For one thing, the limits of what people can do. Several cat owners remarked online that, had any one of the stadium bystanders – looking breathlessly down from the railing above at the struggling cat a foot or two below them – thought to dangle a shirt or jacket or blanket, the cat would likely have sunk his claws into the fabric and quickly scrambled up to safety.


I’m not exactly up on cat behavior or feline rescue techniques, but it’s certainly very like people – for all our caring hearts and higher intelligence – to be so anxious to help that we miss the most obvious ways of helping. We wring our hands. Whisper with other onlookers. Point and gasp and squeal. But in the end, it’s just so much easier to watch someone fall than it is to save them.


That’s what makes the flag-bearers down below so impressive; they actually understood what to do with what limited resources they had available. Still … they paid a price for their ingenuity.


Apparently the cat, in his frantic state, found himself with yet another dilemma: he could hold on for a few more desperate moments to that cable – or keep a grip on his bladder. He made the understandable choice, and everyone and everything below was damper for his choosing.


What’s more, having survived his great plunge – and finding himself hoisted aloft in triumph by some of those who’d worked so hard to save him – he rewarded their gracious efforts by baring his teeth and scraping his claws down long inches of exposed arms, before vanishing into the crowd and his freedom.

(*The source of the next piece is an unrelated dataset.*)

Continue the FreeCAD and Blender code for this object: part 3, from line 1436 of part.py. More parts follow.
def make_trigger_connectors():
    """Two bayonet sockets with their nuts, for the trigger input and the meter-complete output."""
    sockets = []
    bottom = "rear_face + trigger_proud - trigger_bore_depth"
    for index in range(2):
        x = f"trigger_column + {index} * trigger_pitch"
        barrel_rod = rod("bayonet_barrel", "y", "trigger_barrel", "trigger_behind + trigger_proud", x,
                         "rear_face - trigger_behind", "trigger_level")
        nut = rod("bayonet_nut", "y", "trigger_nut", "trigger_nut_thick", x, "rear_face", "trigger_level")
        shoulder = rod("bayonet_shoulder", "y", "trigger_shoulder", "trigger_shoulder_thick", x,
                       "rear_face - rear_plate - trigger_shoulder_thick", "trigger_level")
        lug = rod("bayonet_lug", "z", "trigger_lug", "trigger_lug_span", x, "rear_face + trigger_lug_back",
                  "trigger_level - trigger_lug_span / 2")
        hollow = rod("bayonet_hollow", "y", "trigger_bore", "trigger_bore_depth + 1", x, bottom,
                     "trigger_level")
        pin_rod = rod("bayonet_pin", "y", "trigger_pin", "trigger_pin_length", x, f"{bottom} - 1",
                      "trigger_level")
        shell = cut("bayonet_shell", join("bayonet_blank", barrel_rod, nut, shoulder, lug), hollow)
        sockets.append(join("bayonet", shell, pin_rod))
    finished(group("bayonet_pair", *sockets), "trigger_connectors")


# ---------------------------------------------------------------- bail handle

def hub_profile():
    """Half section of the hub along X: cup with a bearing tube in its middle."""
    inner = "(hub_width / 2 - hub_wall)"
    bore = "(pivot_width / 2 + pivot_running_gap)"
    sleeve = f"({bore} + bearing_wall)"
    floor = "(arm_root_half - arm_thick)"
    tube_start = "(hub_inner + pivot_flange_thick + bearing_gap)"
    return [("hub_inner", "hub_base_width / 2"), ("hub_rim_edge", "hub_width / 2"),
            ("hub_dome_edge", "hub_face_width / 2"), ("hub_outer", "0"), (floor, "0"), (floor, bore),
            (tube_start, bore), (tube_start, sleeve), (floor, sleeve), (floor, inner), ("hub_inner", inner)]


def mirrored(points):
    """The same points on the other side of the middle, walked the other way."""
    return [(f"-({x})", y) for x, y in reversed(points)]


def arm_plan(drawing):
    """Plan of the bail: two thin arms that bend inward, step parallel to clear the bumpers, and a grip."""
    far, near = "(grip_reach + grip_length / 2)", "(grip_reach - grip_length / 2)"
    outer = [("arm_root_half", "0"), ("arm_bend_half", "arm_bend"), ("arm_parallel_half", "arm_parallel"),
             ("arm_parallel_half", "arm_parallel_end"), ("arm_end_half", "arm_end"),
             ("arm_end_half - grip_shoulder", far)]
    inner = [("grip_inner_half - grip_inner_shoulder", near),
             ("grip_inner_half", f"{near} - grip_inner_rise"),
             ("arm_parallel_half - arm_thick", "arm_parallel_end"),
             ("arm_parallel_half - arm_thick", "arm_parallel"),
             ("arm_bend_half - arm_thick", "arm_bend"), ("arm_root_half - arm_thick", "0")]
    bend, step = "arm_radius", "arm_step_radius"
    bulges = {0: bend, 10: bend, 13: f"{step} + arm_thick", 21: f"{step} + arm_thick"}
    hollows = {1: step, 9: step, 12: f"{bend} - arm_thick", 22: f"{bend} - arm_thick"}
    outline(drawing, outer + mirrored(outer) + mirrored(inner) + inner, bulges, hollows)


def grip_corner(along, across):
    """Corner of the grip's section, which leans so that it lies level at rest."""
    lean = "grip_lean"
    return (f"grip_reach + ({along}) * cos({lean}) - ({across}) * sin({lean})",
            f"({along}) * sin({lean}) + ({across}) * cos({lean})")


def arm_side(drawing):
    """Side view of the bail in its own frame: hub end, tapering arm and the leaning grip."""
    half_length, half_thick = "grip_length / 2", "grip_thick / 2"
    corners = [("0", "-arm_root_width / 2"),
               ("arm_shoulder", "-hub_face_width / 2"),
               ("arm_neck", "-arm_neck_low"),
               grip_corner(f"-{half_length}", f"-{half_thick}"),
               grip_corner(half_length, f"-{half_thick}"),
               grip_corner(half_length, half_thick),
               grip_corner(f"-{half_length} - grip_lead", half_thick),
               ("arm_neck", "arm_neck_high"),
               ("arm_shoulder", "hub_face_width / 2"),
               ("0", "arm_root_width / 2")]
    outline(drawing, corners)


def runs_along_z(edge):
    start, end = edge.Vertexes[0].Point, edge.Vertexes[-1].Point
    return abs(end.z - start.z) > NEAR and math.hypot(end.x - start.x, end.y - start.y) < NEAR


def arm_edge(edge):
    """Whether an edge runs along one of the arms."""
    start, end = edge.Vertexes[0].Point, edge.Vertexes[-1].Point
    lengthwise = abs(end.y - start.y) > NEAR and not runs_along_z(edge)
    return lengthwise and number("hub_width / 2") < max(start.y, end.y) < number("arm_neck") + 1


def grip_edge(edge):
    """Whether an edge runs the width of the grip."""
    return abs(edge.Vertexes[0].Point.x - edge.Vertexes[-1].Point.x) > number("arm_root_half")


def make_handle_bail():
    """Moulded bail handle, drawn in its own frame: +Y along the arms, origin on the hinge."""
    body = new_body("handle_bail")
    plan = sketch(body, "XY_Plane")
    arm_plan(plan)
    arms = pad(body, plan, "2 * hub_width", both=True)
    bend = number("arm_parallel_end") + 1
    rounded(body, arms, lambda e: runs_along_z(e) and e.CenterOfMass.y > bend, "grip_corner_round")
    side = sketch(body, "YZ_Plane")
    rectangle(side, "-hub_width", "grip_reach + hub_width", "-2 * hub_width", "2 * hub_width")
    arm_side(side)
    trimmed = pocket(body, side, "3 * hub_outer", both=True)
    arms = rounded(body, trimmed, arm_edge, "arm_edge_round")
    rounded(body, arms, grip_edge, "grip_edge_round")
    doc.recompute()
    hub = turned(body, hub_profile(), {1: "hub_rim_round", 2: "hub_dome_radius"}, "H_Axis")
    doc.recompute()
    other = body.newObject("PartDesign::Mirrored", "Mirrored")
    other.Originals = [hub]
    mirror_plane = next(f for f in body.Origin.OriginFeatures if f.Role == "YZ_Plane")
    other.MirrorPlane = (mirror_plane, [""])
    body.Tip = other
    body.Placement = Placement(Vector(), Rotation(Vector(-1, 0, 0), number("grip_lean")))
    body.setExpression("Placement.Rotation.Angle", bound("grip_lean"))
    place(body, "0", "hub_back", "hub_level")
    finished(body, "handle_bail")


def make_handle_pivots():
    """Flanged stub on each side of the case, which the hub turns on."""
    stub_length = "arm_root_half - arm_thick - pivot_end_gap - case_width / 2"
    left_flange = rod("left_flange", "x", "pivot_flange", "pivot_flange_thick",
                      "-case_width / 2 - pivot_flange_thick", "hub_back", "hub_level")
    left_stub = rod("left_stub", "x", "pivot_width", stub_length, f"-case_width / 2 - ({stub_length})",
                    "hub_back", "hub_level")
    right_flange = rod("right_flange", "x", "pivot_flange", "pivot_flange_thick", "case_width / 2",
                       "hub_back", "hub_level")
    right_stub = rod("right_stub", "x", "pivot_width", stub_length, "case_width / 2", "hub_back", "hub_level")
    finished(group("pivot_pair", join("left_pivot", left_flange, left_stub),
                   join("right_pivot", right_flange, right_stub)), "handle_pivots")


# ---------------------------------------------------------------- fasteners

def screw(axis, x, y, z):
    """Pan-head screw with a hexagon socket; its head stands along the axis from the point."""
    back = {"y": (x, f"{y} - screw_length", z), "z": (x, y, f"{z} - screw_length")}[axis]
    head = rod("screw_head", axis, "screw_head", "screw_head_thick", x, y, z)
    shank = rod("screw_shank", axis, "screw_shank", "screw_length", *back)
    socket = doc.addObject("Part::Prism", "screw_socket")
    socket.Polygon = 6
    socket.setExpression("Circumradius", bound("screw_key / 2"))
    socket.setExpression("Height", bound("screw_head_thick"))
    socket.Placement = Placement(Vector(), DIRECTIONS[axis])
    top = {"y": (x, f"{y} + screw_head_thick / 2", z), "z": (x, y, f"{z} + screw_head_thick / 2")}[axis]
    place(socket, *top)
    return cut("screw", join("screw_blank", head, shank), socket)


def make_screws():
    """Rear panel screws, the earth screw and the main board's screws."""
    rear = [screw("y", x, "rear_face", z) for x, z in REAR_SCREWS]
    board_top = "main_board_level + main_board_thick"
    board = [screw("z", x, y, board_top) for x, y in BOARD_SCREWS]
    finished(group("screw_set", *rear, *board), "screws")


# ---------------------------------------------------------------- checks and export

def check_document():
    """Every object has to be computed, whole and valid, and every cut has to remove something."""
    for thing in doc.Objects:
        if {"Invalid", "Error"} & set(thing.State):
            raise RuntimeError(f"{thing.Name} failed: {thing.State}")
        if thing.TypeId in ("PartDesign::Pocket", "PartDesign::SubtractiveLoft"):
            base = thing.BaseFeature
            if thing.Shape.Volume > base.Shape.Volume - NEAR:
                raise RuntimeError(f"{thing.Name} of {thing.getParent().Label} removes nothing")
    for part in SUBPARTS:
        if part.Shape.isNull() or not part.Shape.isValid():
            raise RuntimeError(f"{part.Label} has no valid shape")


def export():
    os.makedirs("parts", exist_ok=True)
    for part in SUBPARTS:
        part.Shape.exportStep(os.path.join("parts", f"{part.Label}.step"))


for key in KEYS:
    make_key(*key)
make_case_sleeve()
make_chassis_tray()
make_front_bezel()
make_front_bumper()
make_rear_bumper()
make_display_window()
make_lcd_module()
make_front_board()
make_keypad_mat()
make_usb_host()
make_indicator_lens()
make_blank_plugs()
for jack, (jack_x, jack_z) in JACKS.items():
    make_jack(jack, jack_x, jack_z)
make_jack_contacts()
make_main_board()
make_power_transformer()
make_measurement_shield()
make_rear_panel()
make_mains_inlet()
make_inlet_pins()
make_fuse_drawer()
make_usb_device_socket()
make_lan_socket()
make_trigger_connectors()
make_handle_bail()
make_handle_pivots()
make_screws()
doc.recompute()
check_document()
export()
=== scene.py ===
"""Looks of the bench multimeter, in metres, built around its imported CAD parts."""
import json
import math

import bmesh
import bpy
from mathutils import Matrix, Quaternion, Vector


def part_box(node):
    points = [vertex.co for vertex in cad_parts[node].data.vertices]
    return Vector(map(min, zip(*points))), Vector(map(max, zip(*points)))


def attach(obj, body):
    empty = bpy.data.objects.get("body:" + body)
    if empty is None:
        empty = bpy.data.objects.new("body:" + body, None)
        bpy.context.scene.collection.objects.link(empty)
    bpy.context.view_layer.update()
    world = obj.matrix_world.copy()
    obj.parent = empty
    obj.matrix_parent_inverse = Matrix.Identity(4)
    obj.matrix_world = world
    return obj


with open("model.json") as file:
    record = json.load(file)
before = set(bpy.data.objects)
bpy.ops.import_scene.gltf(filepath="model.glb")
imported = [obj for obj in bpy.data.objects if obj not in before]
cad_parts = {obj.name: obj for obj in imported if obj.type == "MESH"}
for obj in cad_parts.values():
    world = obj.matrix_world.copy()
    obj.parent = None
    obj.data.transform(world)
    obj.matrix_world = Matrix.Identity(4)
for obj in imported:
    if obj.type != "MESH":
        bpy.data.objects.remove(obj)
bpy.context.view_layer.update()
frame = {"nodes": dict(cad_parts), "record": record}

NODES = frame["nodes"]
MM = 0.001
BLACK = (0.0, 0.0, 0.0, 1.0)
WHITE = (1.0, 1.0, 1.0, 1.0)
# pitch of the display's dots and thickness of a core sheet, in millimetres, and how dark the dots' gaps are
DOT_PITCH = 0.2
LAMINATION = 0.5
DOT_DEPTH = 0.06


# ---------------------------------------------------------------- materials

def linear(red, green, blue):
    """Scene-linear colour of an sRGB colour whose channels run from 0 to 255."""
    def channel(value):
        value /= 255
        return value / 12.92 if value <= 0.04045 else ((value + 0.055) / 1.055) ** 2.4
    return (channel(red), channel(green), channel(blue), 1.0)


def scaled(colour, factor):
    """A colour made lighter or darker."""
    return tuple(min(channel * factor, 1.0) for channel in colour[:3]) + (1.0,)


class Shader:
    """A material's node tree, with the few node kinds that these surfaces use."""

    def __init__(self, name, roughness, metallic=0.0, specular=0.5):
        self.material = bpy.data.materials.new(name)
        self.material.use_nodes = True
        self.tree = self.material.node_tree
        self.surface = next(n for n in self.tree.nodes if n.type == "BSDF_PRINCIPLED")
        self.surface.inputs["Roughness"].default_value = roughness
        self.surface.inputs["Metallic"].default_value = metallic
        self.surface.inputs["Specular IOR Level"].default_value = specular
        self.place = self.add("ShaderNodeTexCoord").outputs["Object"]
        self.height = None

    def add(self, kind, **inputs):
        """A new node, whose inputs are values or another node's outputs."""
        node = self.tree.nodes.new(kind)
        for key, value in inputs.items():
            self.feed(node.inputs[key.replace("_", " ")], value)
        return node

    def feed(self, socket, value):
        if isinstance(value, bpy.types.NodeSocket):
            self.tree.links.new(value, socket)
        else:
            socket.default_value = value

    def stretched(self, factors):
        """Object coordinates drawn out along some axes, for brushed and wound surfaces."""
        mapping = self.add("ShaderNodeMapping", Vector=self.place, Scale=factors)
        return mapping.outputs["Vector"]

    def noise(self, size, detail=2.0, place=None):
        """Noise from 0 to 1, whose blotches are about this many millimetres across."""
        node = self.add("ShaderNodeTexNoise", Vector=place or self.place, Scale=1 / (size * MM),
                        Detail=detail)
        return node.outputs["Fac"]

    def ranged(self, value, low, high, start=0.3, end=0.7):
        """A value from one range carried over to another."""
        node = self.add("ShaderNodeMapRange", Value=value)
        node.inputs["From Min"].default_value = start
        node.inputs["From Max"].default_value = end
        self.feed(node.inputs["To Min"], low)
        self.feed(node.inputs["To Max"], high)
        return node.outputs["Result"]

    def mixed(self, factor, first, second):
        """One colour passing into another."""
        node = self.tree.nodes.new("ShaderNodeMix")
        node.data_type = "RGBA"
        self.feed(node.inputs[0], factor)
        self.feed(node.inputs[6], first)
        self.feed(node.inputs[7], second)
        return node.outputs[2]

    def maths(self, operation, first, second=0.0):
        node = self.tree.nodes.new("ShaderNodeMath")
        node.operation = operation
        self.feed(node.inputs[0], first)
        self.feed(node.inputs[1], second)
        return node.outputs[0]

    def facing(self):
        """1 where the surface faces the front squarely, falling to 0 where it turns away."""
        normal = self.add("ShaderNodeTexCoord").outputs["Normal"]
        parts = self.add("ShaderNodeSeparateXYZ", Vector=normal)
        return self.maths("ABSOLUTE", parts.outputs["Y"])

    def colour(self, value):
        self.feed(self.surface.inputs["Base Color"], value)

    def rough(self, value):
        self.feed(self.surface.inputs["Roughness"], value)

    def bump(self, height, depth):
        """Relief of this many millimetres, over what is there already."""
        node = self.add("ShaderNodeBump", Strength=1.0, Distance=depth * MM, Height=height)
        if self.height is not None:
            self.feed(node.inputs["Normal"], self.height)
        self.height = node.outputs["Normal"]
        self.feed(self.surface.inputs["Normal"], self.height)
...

That, too, is par for the (con)course. For a lot of people, gratitude comes hard. Too many of us just really aren’t good at expressing our appreciation for the kindness of strangers. Or friends. Or God.


It’s so much easier to curse the terrors of life than to celebrate the mercies.


Happy as we all are that the cat survived his traumatic experience, it’s hard (for me, at least) to wash from my mind’s eye the awful image of that desperate, high-wire struggle to hold on.


Been there. Live there, a lot of the time. It is so hard to let go.


Cats, the experts say, are actually quite good at landing on their feet. Watching the video, you can see the flying feline pivot in mid-air and spread his paws in anticipation of the hard ground roaring toward him. Cats have survived much higher drops. Flag or no flag, this one might well have been okay.


But the cat wasn’t up on the data. For him, this was an entirely new and unwanted experience. He didn’t want to fall. Lose control. Launch out into the great unknown.


And yet – as any of us can testify – this is the primary, unavoidable lesson of life. The one that keeps coming back around, over and over again, in a thousand forms … all of them painful.


From our earliest days, we lose the things we care about. Toys break. Happy moments pass. Relationships end. People move, or change, or die. Youth fades. Health falters. Life speeds toward its close.


We have to let go.


You can’t explain, “People down there have a flag and they’re gonna catch you” to a cat hanging from the heights by one paw. And it’s just as hard to convince most of us – in the deep places of our souls – that God truly has us in the palm of His hand. That we can let go and trust Him, knowing what’s coming is better than this endless, desperate struggle to hold on.


The word for that is “faith,” and it’s something to reflect on, at the start of a new year. A year that will bring its own pain and challenges, fears and suspense.


We think of God as being “up there,” but, of course, He’s actually everywhere. Often as not, down below us, waiting to see if we trust Him enough to let go of whatever we’re clinging to so desperately.


Today is as good as any for taking the plunge.